3. FT Column: We Have to Be Able to Hold Tech Platforms Accountable for Fraud
A column this week by the Financial Times' Martin Wolf emphasized the necessity of holding social media and tech platforms accountable for the fraud that proliferates in their ecosystems. Wolf would know: He was a victim of a "deepfake" scam that circulated Instagram ads featuring his likeness and offering investment advice. His experience in pressing Meta (which operates Instagram) to take down the fraudulent ads led him to the conclusion that "Meta can stop them if it is determined to do so." Wolf cited the recent Reuters investigative story that revealed the breadth, and profitability, of fraud and scams on Meta's platforms. "This is a system designed to increase the profitability of posting ads deemed highly likely to be fraudulent," Wolf said. "Worst of all, Meta's algorithms ensure that people who click on scams are likely to see more of them." In addition to the victims duped by scams, the scams are often perpetrated by victims themselves - trafficked individuals in southeast Asian scam farms, Wolf noted. "Meta and other similar platforms are accessories to fraud," he wrote. "The costs of this are not only to the fooled and the coerced. They include damage to trust." His conclusion: "The remedy is obvious. People should be allowed to sue the platforms for full reimbursement of costs they incur from being tricked by the fraudulent advertisements they publish. Once this is allowed, these advertisements will surely disappear. Fraud is a crime. Profiting from fraud must be stopped."
4. Not All Charters Are Created Equal
Bank charters are in vogue. As more companies pursue banking charters, it is important to understand that a bank charter is not one-size-fits-all. Full-service, trust company, industrial loan company charters and other potential pathways differ in many ways, and not all charters permit the same activities or feature the same oversight and consumer protections, such as FDIC insurance, that one might expect.
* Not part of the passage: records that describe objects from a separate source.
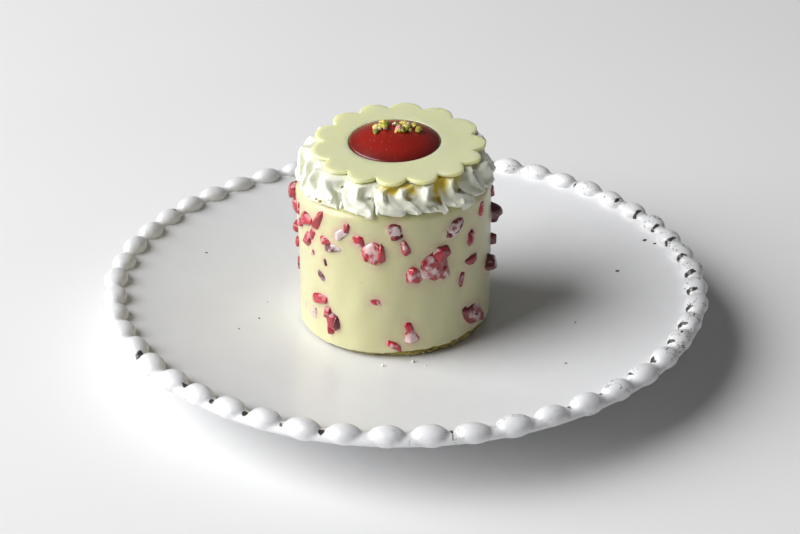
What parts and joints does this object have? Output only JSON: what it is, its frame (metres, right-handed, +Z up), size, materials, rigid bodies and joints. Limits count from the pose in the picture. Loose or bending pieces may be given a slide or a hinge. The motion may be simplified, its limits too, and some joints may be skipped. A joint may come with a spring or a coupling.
{
  "type": "glazed fraisier-style cake on a beaded plate",
  "caption": "Small round glazed cake with fruit bits, piped cream, a scalloped chocolate disc and a red jelly dome, on a white plate with a beaded rim",
  "frame": {"origin": "centre of the plate's foot, on the surface it stands on, which is the middle of the underside of the bounding box", "axes": "+Z up, -Y towards the front of the cake, +X to the right seen from the front"},
  "size_m": [0.2059, 0.2076, 0.0785],
  "materials": {
    "porcelain": "white glazed porcelain with a soft gloss and a few grey marks",
    "biscuit": "crumbly, matt, baked biscuit",
    "glaze": "pale yellow white-chocolate glaze with a satin sheen, set with red fruit bits",
    "cream": "soft white whipped cream",
    "white_chocolate": "thin tempered white chocolate, slightly translucent",
    "jelly": "deep red set jelly with a satin gloss, sprinkled with chopped nuts"
  },
  "bodies": {
    "root": {"plate": "porcelain", "biscuit": "biscuit", "glazed_cake": "glaze", "piped_cream": "cream", "chocolate_disc": "white_chocolate", "jelly_dome": "jelly"}
  },
  "joints": []
}
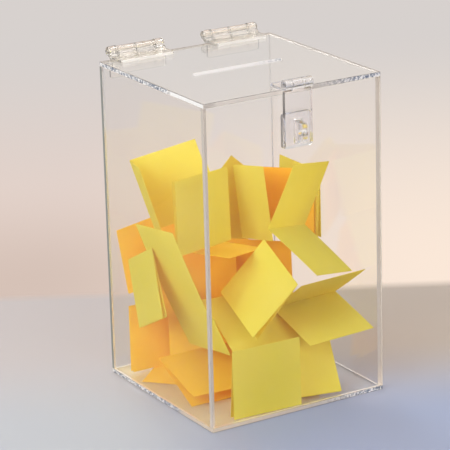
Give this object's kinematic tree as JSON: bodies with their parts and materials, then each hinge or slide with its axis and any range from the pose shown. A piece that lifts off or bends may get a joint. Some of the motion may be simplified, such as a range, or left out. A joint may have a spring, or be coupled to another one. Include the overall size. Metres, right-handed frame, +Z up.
{
  "type": "ballot box",
  "caption": "Tall clear box with a hinged lid, a long slot through the lid, a slotted strap that hangs over a holed staple for a padlock, and a heap of folded yellow ballots inside.",
  "frame": {"origin": "centre of the base's underside, on the surface that the box stands on", "axes": "+X to the right as seen from the front, -Y the front with the hasp, +Y the back with the hinges, +Z up"},
  "size_m": [0.216, 0.2498, 0.3683],
  "materials": {
    "clear_acrylic": "polished",
    "warm_acrylic": "polished",
    "cool_acrylic": "polished",
    "yellow_paper": "matte"
  },
  "bodies": {
    "box": {"base_panel": "clear_acrylic", "front_panel": "clear_acrylic", "back_panel": "clear_acrylic", "left_panel": "clear_acrylic", "right_panel": "clear_acrylic", "left_hinge_box_leaf": "warm_acrylic", "right_hinge_box_leaf": "warm_acrylic", "left_hinge_pin": "warm_acrylic", "right_hinge_pin": "warm_acrylic", "hasp_staple": "cool_acrylic", "ballot_01": "yellow_paper", "ballot_02": "yellow_paper", "ballot_03": "yellow_paper", "ballot_04": "yellow_paper", "ballot_05": "yellow_paper", "ballot_06": "yellow_paper", "ballot_07": "yellow_paper", "ballot_08": "yellow_paper", "ballot_09": "yellow_paper", "ballot_10": "yellow_paper", "ballot_11": "yellow_paper", "ballot_12": "yellow_paper", "ballot_13": "yellow_paper", "ballot_14": "yellow_paper", "ballot_15": "yellow_paper", "ballot_16": "yellow_paper", "ballot_17": "yellow_paper", "ballot_18": "yellow_paper", "ballot_19": "yellow_paper", "ballot_20": "yellow_paper", "ballot_21": "yellow_paper", "ballot_22": "yellow_paper", "ballot_23": "yellow_paper"},
    "lid": {"lid_panel": "clear_acrylic", "left_hinge_lid_leaf": "warm_acrylic", "right_hinge_lid_leaf": "warm_acrylic", "hasp_lid_leaf": "cool_acrylic", "hasp_pin": "cool_acrylic"},
    "hasp_strap": {"hasp_strap": "cool_acrylic"}
  },
  "joints": [
    {"name": "lid_hinge", "type": "hinge", "parent": "box", "child": "lid", "pos_m": [0, 0.1155, 0.3631], "axis": [-1, 0, 0], "range_deg": [0, 270]},
    {"name": "hasp_swing", "type": "hinge", "parent": "lid", "child": "hasp_strap", "pos_m": [0, -0.115, 0.362], "axis": [-1, 0, 0], "range_deg": [0, 270]}
  ]
}
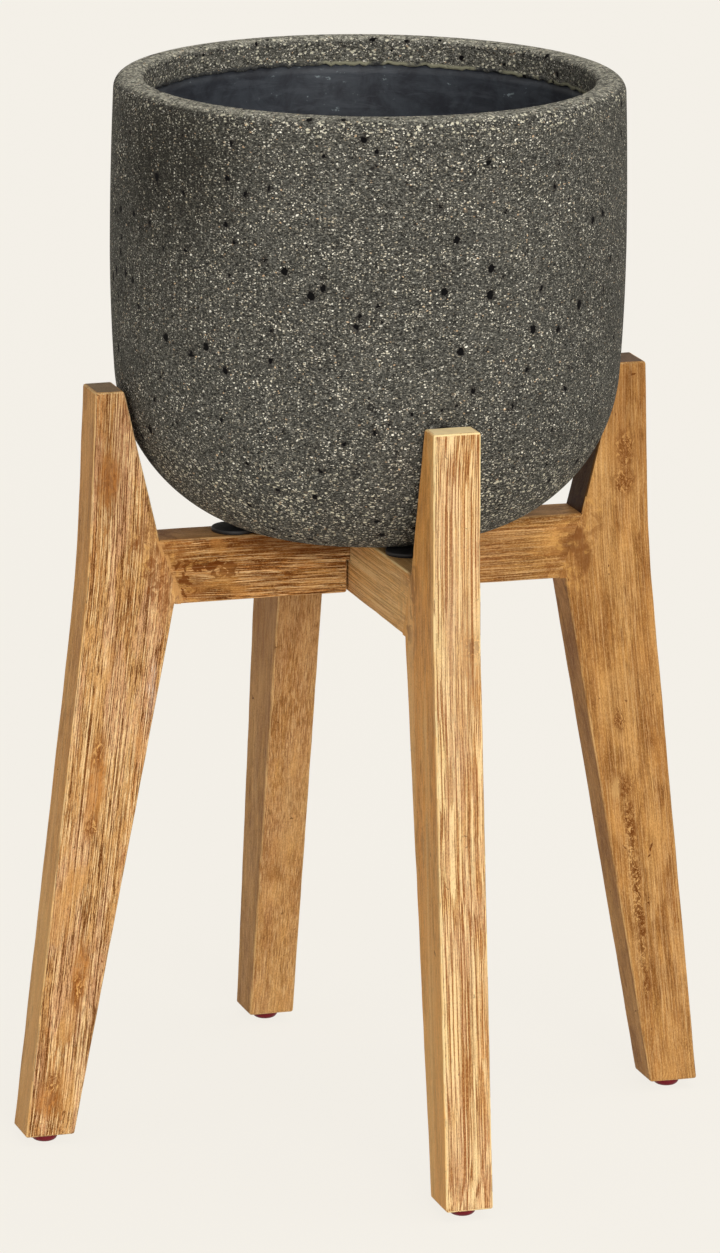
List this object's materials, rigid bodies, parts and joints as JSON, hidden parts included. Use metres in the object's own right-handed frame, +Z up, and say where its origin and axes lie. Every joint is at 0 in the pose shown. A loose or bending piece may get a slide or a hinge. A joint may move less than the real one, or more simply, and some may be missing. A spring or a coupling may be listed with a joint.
{
  "type": "standing planter",
  "caption": "Round stone-look planter pot with a dark lining, resting on rubber pads in a wooden cross stand with splayed boomerang-shaped legs and nail-on glides.",
  "frame": {"origin": "on the floor at the centre of the stand's cross", "axes": "+Z up along the pot's axis, +X along the left-right rail to the right leg, -Y along the front-back rail to the front leg"},
  "size_m": [0.4244, 0.4244, 0.6343],
  "materials": {
    "stone": "matt dark grey stone composite with pale specks and small air holes",
    "lining": "smooth dark backing coat with faint brush streaks",
    "stopper": "matt black",
    "board": "wire-brushed and oiled golden brown",
    "dowel": "plain beech",
    "pad": "matt black",
    "glide": "glossy dark red",
    "nail": "bright wire"
  },
  "bodies": {
    "lower_frame": {"rail_front_back": "board", "leg_front": "board", "leg_back": "board", "dowels_front_back": "dowel", "pad_front": "pad", "pad_back": "pad", "glide_front": "glide", "glide_back": "glide", "nails_front_back": "nail"},
    "upper_frame": {"rail_left_right": "board", "leg_left": "board", "leg_right": "board", "dowels_left_right": "dowel", "pad_left": "pad", "pad_right": "pad", "glide_left": "glide", "glide_right": "glide", "nails_left_right": "nail"},
    "pot": {"pot_shell": "stone", "pot_lining": "lining"},
    "stopper": {"drain_plug": "stopper"}
  },
  "joints": [
    {"name": "upper_frame_lift", "type": "slide", "parent": "lower_frame", "child": "upper_frame", "axis": [0, 0, 1], "range_m": [0, 0.12]},
    {"name": "pot_lift", "type": "slide", "parent": "upper_frame", "child": "pot", "axis": [0, 0, 1], "range_m": [0, 0.3]},
    {"name": "stopper_pull", "type": "slide", "parent": "pot", "child": "stopper", "axis": [0, 0, 1], "range_m": [0, 0.26]}
  ]
}
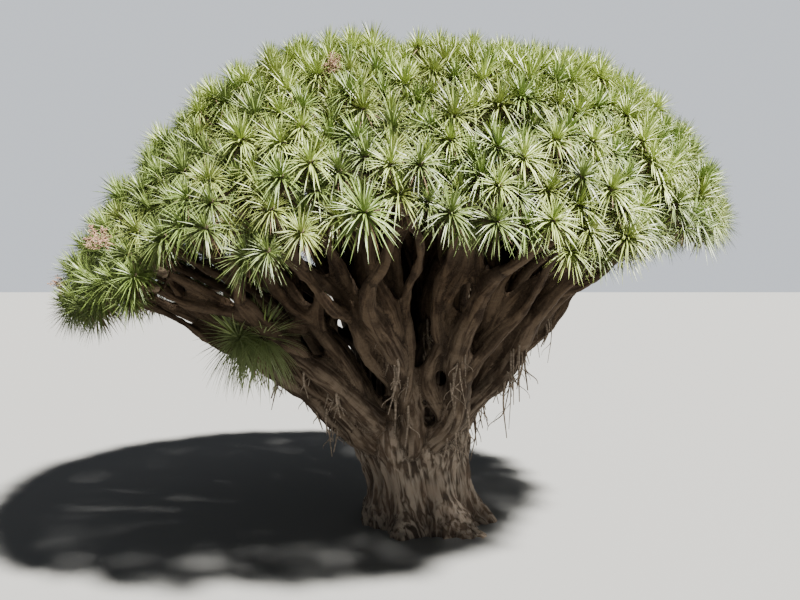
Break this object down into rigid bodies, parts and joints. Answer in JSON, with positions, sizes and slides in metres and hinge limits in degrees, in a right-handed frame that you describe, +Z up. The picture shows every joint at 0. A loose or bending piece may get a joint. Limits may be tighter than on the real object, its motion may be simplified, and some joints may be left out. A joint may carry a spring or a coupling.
{
  "type": "dragon tree",
  "caption": "Old dragon tree with a short fluted trunk, a fan of thick sinuous boughs and a dense umbrella of sword-leaf rosettes.",
  "frame": {"origin": "middle of the flat cut under the trunk, at ground level", "axes": "+Z up along the trunk, -Y towards the picture's viewer, +X to the viewer's right"},
  "size_m": [9.5581, 9.1044, 7.1686],
  "materials": {
    "trunk_bark": "rough, fissured, fibrous bark, dark brown-grey with reddish tints",
    "bough_bark": "matt scaly bark with leaf-scar rings, grey-tan",
    "leaves": "smooth, slightly waxy sword leaves, grey-green with pale sunlit faces"
  },
  "bodies": {
    "root": {"trunk": "trunk_bark", "bough_rim_01": "bough_bark", "bough_rim_02": "bough_bark", "bough_rim_03": "bough_bark", "bough_rim_04": "bough_bark", "bough_rim_05": "bough_bark", "bough_rim_06": "bough_bark", "bough_rim_07": "bough_bark", "bough_rim_08": "bough_bark", "bough_rim_09": "bough_bark", "bough_rim_10": "bough_bark", "bough_rim_11": "bough_bark", "bough_rim_12": "bough_bark", "bough_upper_01": "bough_bark", "bough_upper_02": "bough_bark", "bough_upper_03": "bough_bark", "bough_upper_04": "bough_bark", "bough_upper_05": "bough_bark", "bough_low": "bough_bark", "bough_middle_01": "bough_bark", "bough_middle_02": "bough_bark", "bough_middle_03": "bough_bark", "bough_middle_04": "bough_bark", "bough_middle_05": "bough_bark", "bough_middle_06": "bough_bark", "bough_middle_07": "bough_bark", "bough_middle_08": "bough_bark", "bough_middle_09": "bough_bark", "bough_top": "bough_bark", "foliage_low": "leaves", "foliage_middle_01": "leaves", "foliage_middle_02": "leaves", "foliage_middle_03": "leaves", "foliage_middle_04": "leaves", "foliage_middle_05": "leaves", "foliage_middle_06": "leaves", "foliage_middle_07": "leaves", "foliage_middle_08": "leaves", "foliage_middle_09": "leaves", "foliage_rim_01": "leaves", "foliage_rim_02": "leaves", "foliage_rim_03": "leaves", "foliage_rim_04": "leaves", "foliage_rim_05": "leaves", "foliage_rim_06": "leaves", "foliage_rim_07": "leaves", "foliage_rim_08": "leaves", "foliage_rim_09": "leaves", "foliage_rim_10": "leaves", "foliage_rim_11": "leaves", "foliage_rim_12": "leaves", "foliage_top": "leaves", "foliage_upper_01": "leaves", "foliage_upper_02": "leaves", "foliage_upper_03": "leaves", "foliage_upper_04": "leaves", "foliage_upper_05": "leaves"}
  },
  "joints": []
}
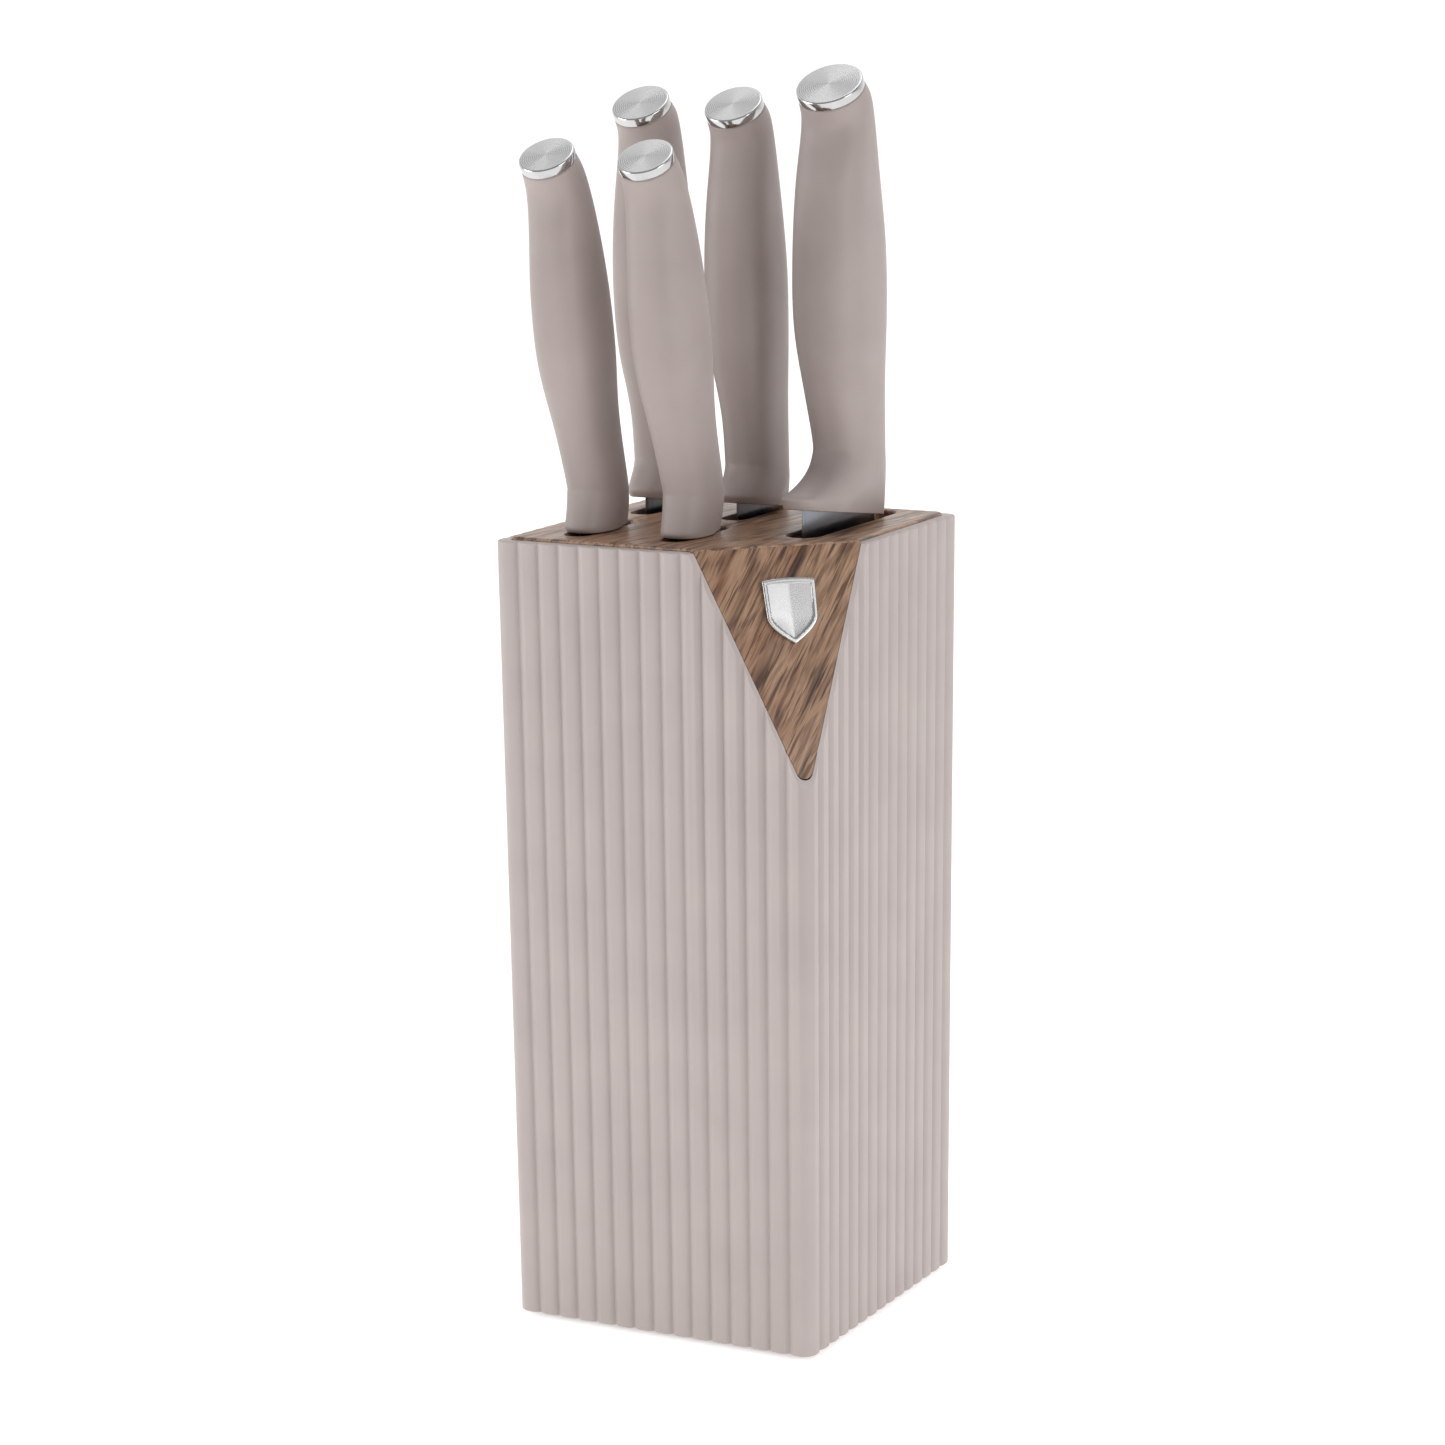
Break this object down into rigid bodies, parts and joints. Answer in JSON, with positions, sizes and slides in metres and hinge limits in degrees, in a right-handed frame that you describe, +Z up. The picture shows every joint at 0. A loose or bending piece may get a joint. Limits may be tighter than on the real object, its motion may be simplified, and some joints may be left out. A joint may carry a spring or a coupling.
{
  "type": "knife block with knives",
  "caption": "Square ribbed knife block with a wood finished top and cut corner panel, holding kitchen knives with curved soft grips and steel end caps that lift out upwards.",
  "frame": {"origin": "centre of the block's footprint on the worktop, at the underside of the feet", "axes": "+Z up; +X to the right along the face whose right-hand corner is cut; +Y towards the back, where the blades' spines point"},
  "size_m": [0.105, 0.1112, 0.381],
  "materials": {
    "shell_abs": "taupe ABS, moulded with a fine satin texture",
    "wood_finish": "walnut grain under a satin lacquer",
    "badge_metal": "bright satin die casting",
    "zinc_steel": "zinc plated",
    "black_plastic": "black polypropylene",
    "foot_rubber": "black rubber",
    "blade_steel": "ground and satin polished along the blade",
    "core_plastic": "hard polypropylene",
    "grip_soft_touch": "taupe soft-touch moulding",
    "cap_steel": "spun face, polished rim"
  },
  "bodies": {
    "block": {"outer_shell": "shell_abs", "wood_top": "wood_finish", "badge": "badge_metal", "badge_push_nuts": "zinc_steel", "base_plate": "black_plastic", "base_screws": "zinc_steel", "top_screws": "zinc_steel", "foot_front_left": "foot_rubber", "foot_front_right": "foot_rubber", "foot_back_left": "foot_rubber", "foot_back_right": "foot_rubber", "foot_middle": "foot_rubber", "sleeve_tray": "black_plastic", "chef_sleeve": "black_plastic", "bread_sleeve": "black_plastic", "slicer_sleeve": "black_plastic", "utility_sleeve": "black_plastic", "paring_sleeve": "black_plastic"},
    "chef_knife": {"chef_blade": "blade_steel", "chef_core": "core_plastic", "chef_grip": "grip_soft_touch", "chef_end_cap": "cap_steel"},
    "bread_knife": {"bread_blade": "blade_steel", "bread_core": "core_plastic", "bread_grip": "grip_soft_touch", "bread_end_cap": "cap_steel"},
    "slicer_knife": {"slicer_blade": "blade_steel", "slicer_core": "core_plastic", "slicer_grip": "grip_soft_touch", "slicer_end_cap": "cap_steel"},
    "utility_knife": {"utility_blade": "blade_steel", "utility_core": "core_plastic", "utility_grip": "grip_soft_touch", "utility_end_cap": "cap_steel"},
    "paring_knife": {"paring_blade": "blade_steel", "paring_core": "core_plastic", "paring_grip": "grip_soft_touch", "paring_end_cap": "cap_steel"}
  },
  "joints": [
    {"name": "chef_draw", "type": "slide", "parent": "block", "child": "chef_knife", "axis": [0, 0, 1], "range_m": [0, 0.22]},
    {"name": "bread_draw", "type": "slide", "parent": "block", "child": "bread_knife", "axis": [0, 0, 1], "range_m": [0, 0.22]},
    {"name": "slicer_draw", "type": "slide", "parent": "block", "child": "slicer_knife", "axis": [0, 0, 1], "range_m": [0, 0.22]},
    {"name": "utility_draw", "type": "slide", "parent": "block", "child": "utility_knife", "axis": [0, 0, 1], "range_m": [0, 0.15]},
    {"name": "paring_draw", "type": "slide", "parent": "block", "child": "paring_knife", "axis": [0, 0, 1], "range_m": [0, 0.11]}
  ]
}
Therefore, it's important to understand the difference.
Our latest explainer breaks down the many distinctions.
5. Federal Reserve Proposes 2026 Stress Test Scenarios
The Federal Reserve on Oct. 24, 2025 proposed scenarios for the 2026 stress test. A recent BPI blog post examines the scenarios.
What's New. For the first time, the Fed is seeking public comment on the scenarios. The comments are due by Dec. 1, 2025 and the scenarios will be finalized by Feb. 15, 2026.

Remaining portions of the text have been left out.